Written request – Can you pull out each line of the data below that includes the word "joints"?

Information provided –
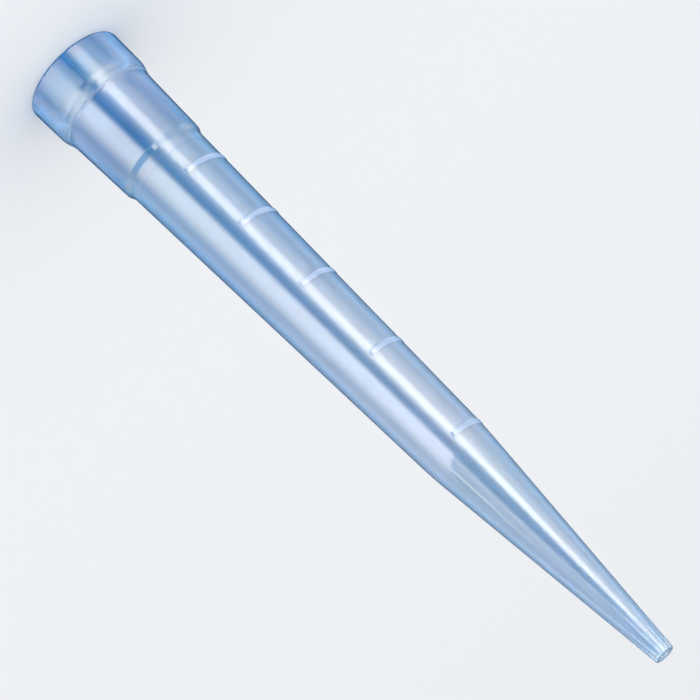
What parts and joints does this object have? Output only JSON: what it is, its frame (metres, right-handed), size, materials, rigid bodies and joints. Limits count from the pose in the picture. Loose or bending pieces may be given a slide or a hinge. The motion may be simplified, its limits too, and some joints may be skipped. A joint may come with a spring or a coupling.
{
  "type": "pipette tip",
  "caption": "Slender conical pipette tip in translucent blue plastic, with a collared socket for the nozzle, graduation bands and a fine orifice.",
  "frame": {"origin": "centre of the mouth's rim plane, which is the plane the tip stands on", "axes": "+Z runs along the tip's axis from the mouth up to the fine end; -Y is the front, and the graduations run round the -X side"},
  "size_m": [0.0094, 0.0094, 0.071],
  "materials": {
    "blue_polypropylene": "gloss"
  },
  "bodies": {
    "root": {"pipette_tip": "blue_polypropylene"}
  },
  "joints": []
}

Result for this exercise –
What parts and joints does this object have? Output only JSON: what it is, its frame (metres, right-handed), size, materials, rigid bodies and joints. Limits count from the pose in the picture. Loose or bending pieces may be given a slide or a hinge. The motion may be simplified, its limits too, and some joints may be skipped. A joint may come with a spring or a coupling.
  "joints": []